Ainsi, Hakim Békir effendi, le hodja de la mosquée Djumaya de Plovdiv, estime qu’il est sale de pénétrer dans un temple avec des chaussures et les pieds non lavés, comme le font les chrétiens ; de même, ils font le kourban, mais « pas comme les musulmans [pas dans les règles], puisqu’ils égorgent tous les animaux, y compris le cochon » (entretiens à la mosquée Djumaya, Plovdiv, janvier-février 2000). Par contraste, un prêtre officiant à Samokov mais originaire de Sofia, otetz Emil Hristov, relève que le kourban n’est pas obligatoire, et que de multiples autres formes de don peuvent s’y substituer : « c’est seulement dans l’esprit des gens. A la place, on peut offrir un tapis, des vêtements. On peut même acheter de la viande de boucherie ».

Plus précisément, il rejette l’acception sacrificielle du rituel : « les gens ressentent le kourban comme un sacrifice sanglant, pour eux, il faut faire couler le sang. Mais ce n’est pas chrétien. C’est une survivance païenne, que l’église tolère par pitié ». Il rapproche cette pratique des comportements religieux des Tsiganes : « ils vont indifféremment chez le hodja ou chez le pope, ils se font baptiser s’il le faut, ils visitent l’église pour obtenir un profit particulier. Mais à quoi sert d’être baptisé, et de prier, si juste après on va au marché pour voler ? ». Pour ce prêtre, relativement éloigné des pratiques locales et notamment des particularités rituelles du monde rural, le kourban est une signe d’impureté et de mélange, au même titre que la versatilité religieuse des Tsiganes, par ailleurs stigmatisés comme voleurs.

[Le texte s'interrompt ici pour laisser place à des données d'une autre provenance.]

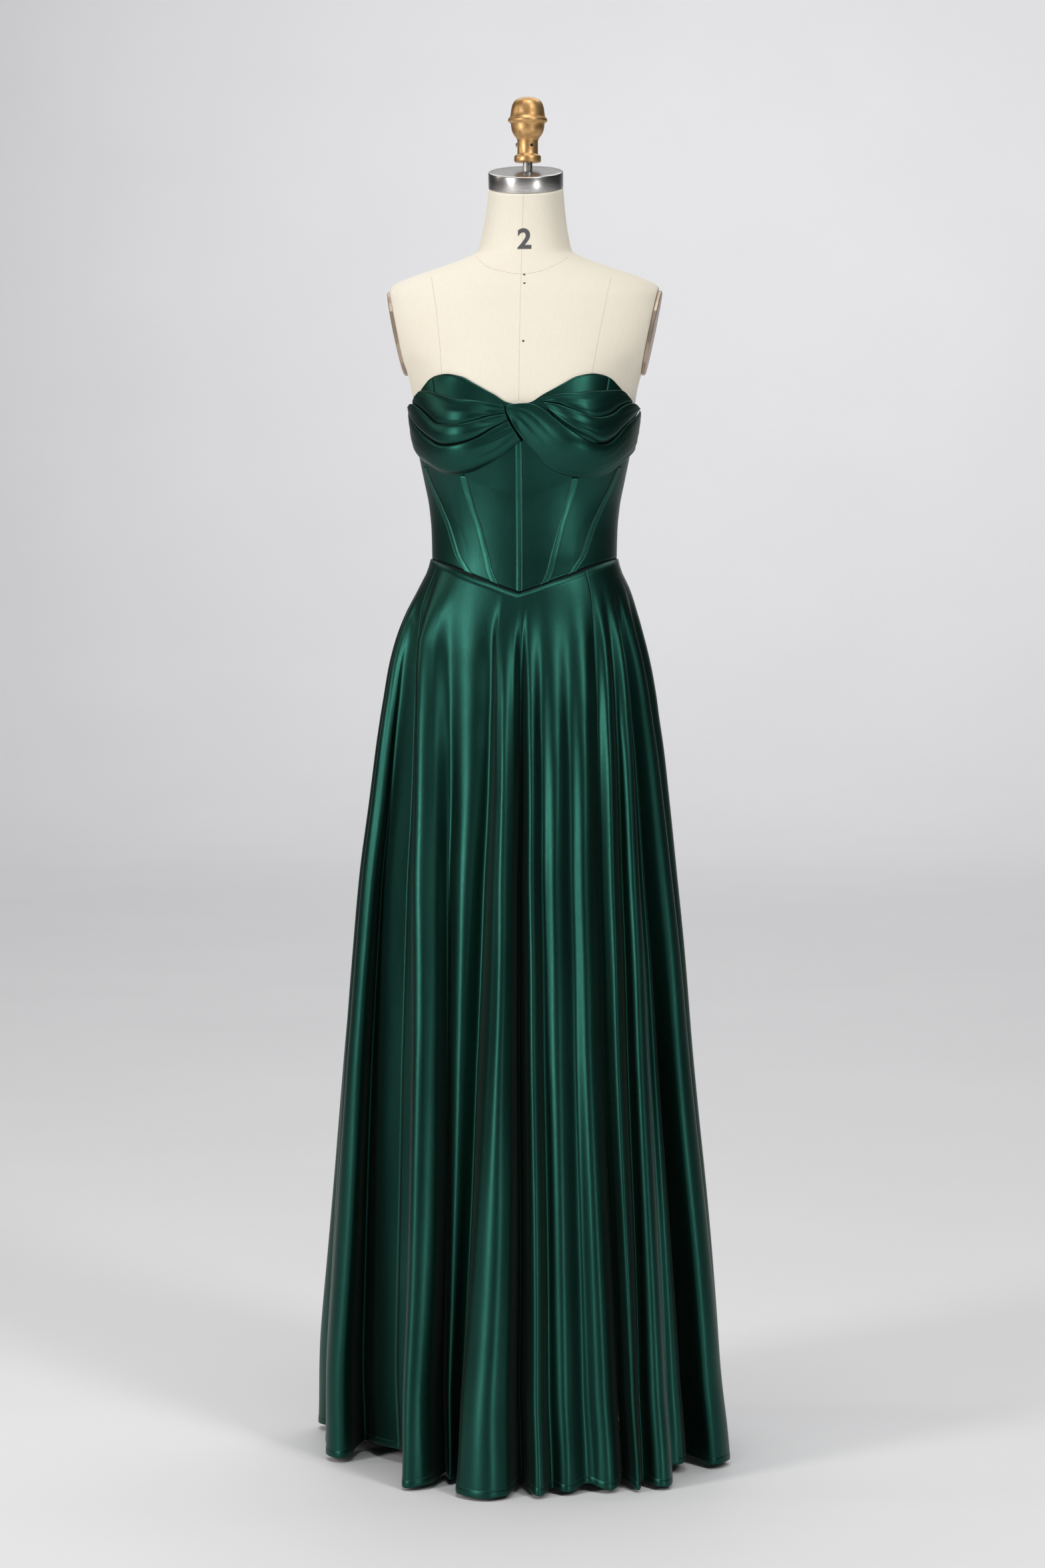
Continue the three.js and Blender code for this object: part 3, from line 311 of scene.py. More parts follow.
def hem_height(fold):
    row = fold_row(fold)
    return mix(FOLDS[row, 5], FOLDS[row + 1, 5], (1 - np.cos(np.pi * (fold - row))) / 2)


def skirt_top(fold):
    return fold_waist(fold) - SEAM_HALF


# materials
def material(name, build):
    made = bpy.data.materials.new(name)
    made.use_nodes = True
    build(made.node_tree, made.node_tree.nodes["Principled BSDF"])
    return made


def node(tree, kind, **inputs):
    made = tree.nodes.new(kind)
    for key, value in inputs.items():
        made.inputs[key.replace("_", " ")].default_value = value
    return made


def noise(tree, scale, stretch=(1, 1, 1), detail=3.0, roughness=0.5):
    place = tree.nodes.new("ShaderNodeTexCoord")
    mapping = node(tree, "ShaderNodeMapping", Scale=stretch)
    texture = node(tree, "ShaderNodeTexNoise", Scale=scale, Detail=detail, Roughness=roughness)
    tree.links.new(place.outputs["Object"], mapping.inputs["Vector"])
    tree.links.new(mapping.outputs["Vector"], texture.inputs["Vector"])
    return texture.outputs["Fac"]


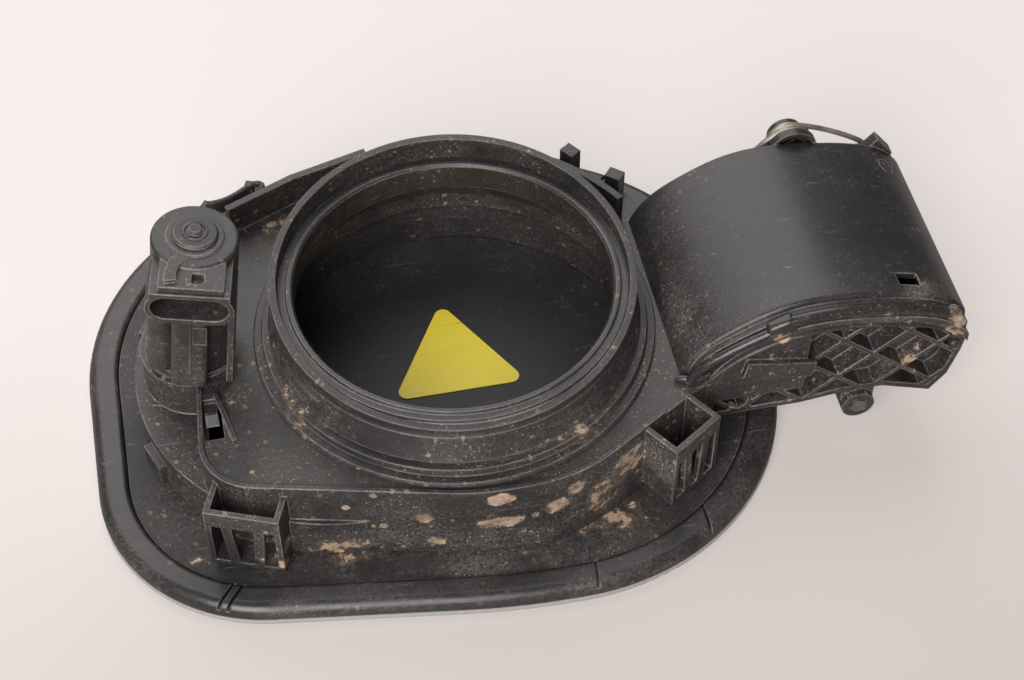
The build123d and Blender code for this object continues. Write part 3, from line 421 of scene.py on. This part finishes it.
flange_black = soiled(
    "flange plastic", (0.022, 0.0205, 0.0205), 0.20, grain=(900.0, 0.08), film=0.22, specks=0.25, edge_wear_and_glint=0.9,
    crusts=(
        ((73, -30, 14), (5, 4, 4), 1.00),
        ((118, -30, 8), (6, 5, 9), 1.15),
        ((96, -31, 15), (14, 3, 4), 0.80),
    ),
)


def lump(name, middle, size, turn, finish, soft=0.35, uneven=0.2):
    """Moulded block, sizes in mm, leaning by turn degrees about Y, uneven by that many mm at most.

    Its edges are rounded by the share soft of its least size.
    """
    bpy.ops.mesh.primitive_cube_add(size=1.0, location=[c / 1000 for c in middle])
    made = bpy.context.active_object
    made.name = name
    made.scale = [c / 1000 for c in size]
    made.rotation_euler = (0, radians(turn), 0)
    bpy.ops.object.transform_apply(location=True, rotation=True, scale=True)
    bpy.ops.object.mode_set(mode="EDIT")
    bpy.ops.mesh.select_all(action="SELECT")
    bpy.ops.mesh.subdivide(number_cuts=1)
    bpy.ops.transform.vertex_random(offset=uneven / 1000, seed=int(abs(middle[0]) * 7))
    bpy.ops.object.mode_set(mode="OBJECT")
    rounded = made.modifiers.new("rounded", "BEVEL")
    rounded.width = min(size) * soft / 1000
    rounded.segments = 3
    bpy.ops.object.modifier_apply(modifier="rounded")
    bpy.ops.object.shade_smooth_by_angle(angle=radians(60))
    made.data.materials.append(finish)
    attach(made, "housing")
    return made


low_bead = ((51.6, -29.4, 1.0), (54.2, -29.6, 5.6), (58.5, -29.8, 8.8), (64.0, -29.8, 12.0),
            (70.5, -29.8, 15.0))
high_bead = ((75.0, -29.6, 17.6), (79.0, -29.8, 18.3), (84.0, -29.8, 18.7), (92.0, -29.8, 18.1),
             (103.0, -29.8, 16.2), (112.5, -29.6, 12.9), (117.0, -29.2, 10.2))
inner_bead = ((53.4, -30.4, -1.6), (57.0, -30.6, 2.8), (64.0, -30.6, 8.4), (72.5, -30.6, 12.2),
              (83.0, -30.6, 14.0), (92.0, -30.6, 13.4), (103.0, -30.6, 11.4), (112.0, -30.4, 8.4),
              (118.0, -30.0, 4.4))
strand("flange_bead_left", low_bead, 1.25, flange_black)
strand("flange_bead_right", high_bead, 1.5, flange_black)
strand("flange_bead_inner", inner_bead, 0.6, flange_black)
lump("flange_snap", (73.2, -29.4, 16.0), (7.0, 3.6, 5.2), -24, flange_black, uneven=0.3)
knobs = ((116.4, 11.4, 3.6), (118.4, 7.8, 3.4), (119.0, 3.6, 3.2), (118.6, -0.4, 3.0))
knob_y = -29.4
knob_wide = 3.0
first_turn = 30
more_turn = 14
for number, (x, z, long) in enumerate(knobs):
    lump(f"flange_knob_{number + 1}", (x, knob_y, z), (long, knob_wide, knob_wide),
         first_turn + more_turn * number, flange_black, uneven=0.35)
hook_line = ((48.6, -27.6, 0.8), (50.4, -28.8, 1.4), (53.2, -29.4, 1.6), (56.0, -29.4, 1.8),
             (57.6, -28.8, 2.6))
strand("foot_hook", hook_line, 0.9, flange_black)


def round_bead(name, place, wide, thick, finish):
    """Low round bead of radius wide and half width thick (mm), laid on the plane of the place matrix."""
    bpy.ops.mesh.primitive_torus_add(major_radius=wide / 1000, minor_radius=thick / 1000,
                                     major_segments=40, minor_segments=8)
    made = bpy.context.active_object
    made.name = name
    bpy.ops.object.mode_set(mode="EDIT")
    bpy.ops.mesh.select_all(action="SELECT")
    bpy.ops.transform.resize(value=(1.0, 1.0, 0.85))
    bpy.ops.object.mode_set(mode="OBJECT")
    made.matrix_world = place
    bpy.ops.object.transform_apply(location=True, rotation=True, scale=True)
    bpy.ops.object.shade_smooth()
    made.data.materials.append(finish)
    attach(made, "housing")


cover_top = Matrix.Translation((0.1153, 0.019, 0.01315)) @ Matrix.Rotation(radians(36), 4, "Y")
round_bead("cover_ring", cover_top, 2.3, 0.24, cover_black)

# Inlet collar and seals
#
# The collar is a stepped boot of soft black elastomer pushed into the plate's round hole;
# the inlet seal is the thin ring in its mouth, and the flap seal hangs under the plate.

collar_black = soiled(
    "collar rubber", (0.020, 0.0185, 0.0185), 0.38, grain=(2200.0, 0.15), film=0.45, specks=0.5, edge_wear_and_glint=0.6,
    crusts=(((-43, -22, 3), (10, 14, 6), 0.72), ((26, -42, 4), (22, 10, 6), 0.66)),
    drops=(((-30, -38, 4), (24, 20, 8), 0.75),),
    veils=(((-42, -18, 4), (18, 30, 10), 1.00), ((28, -40, 4), (30, 14, 10), 0.45)),
    around=True,
)
seal_black = soiled(
    "seal rubber", (0.018, 0.0165, 0.0168), 0.36, grain=(2600.0, 0.12), film=0.30, specks=0.25, edge_wear_and_glint=0.6,
    around=True,
)
dress("inlet_collar", collar_black)
dress("inlet_seal", seal_black)
dress("flap_seal", seal_black)

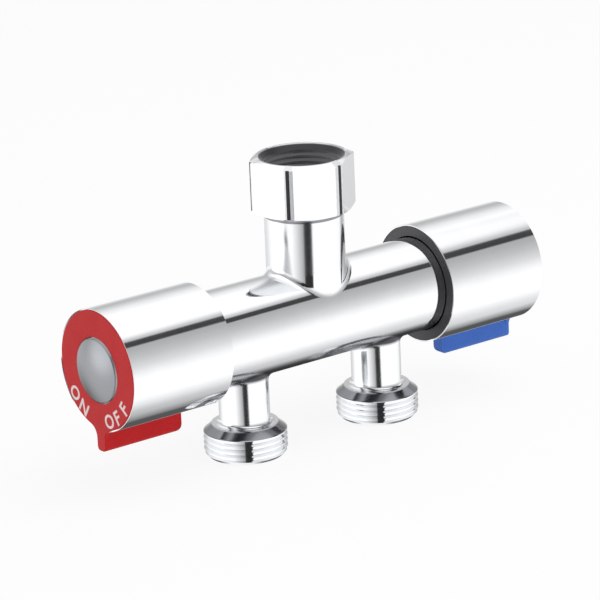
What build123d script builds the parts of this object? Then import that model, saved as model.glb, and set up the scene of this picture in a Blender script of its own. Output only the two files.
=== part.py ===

Le kourban pose des problèmes de compatibilité avec les cadres chrétiens, notamment les prescriptions alimentaires du mercredi et du vendredi : « les gens veulent faire le kourban à telle date, sans respecter les interdictions. Je ne peux pas leur interdire de manger de la viande pendant le carême, mais ils ne peuvent pas me forcer à bénir le kourban ». Toute une gamme d’attitudes permettent de limiter l’implication du prêtre dans l’acte sacrificiel : bénir seulement le sel, inciter les gens à offrir de la viande de boucherie, offrir les animaux vivants. Le kourban est rejeté du côté d’une impureté rituelle globale : otetz Emil précise que le rituel a d’ailleurs été largement récupéré par les communistes.

Sur la désignation religieuse, chrétienne ou musulmane, se greffe une critériologie culturelle du soi et de l’autre : la religion est un des éléments du codage culturel des relations sociales. Cela ne signifie pas qu’un seul discours est invariablement tenu ou possible : au contraire, si codage il y a, c’est toujours en contexte ou en situation. Davantage qu’une identité en dur et immuable, la religion constitue un réservoir symbolique et notionnel, parmi d’autres, dans lequel on peut être amené à puiser pour se situer par rapport aux autres. Aux règles supposées de la relation, on peut superposer les négociations perpétuelles du sens de soi et de l’autre.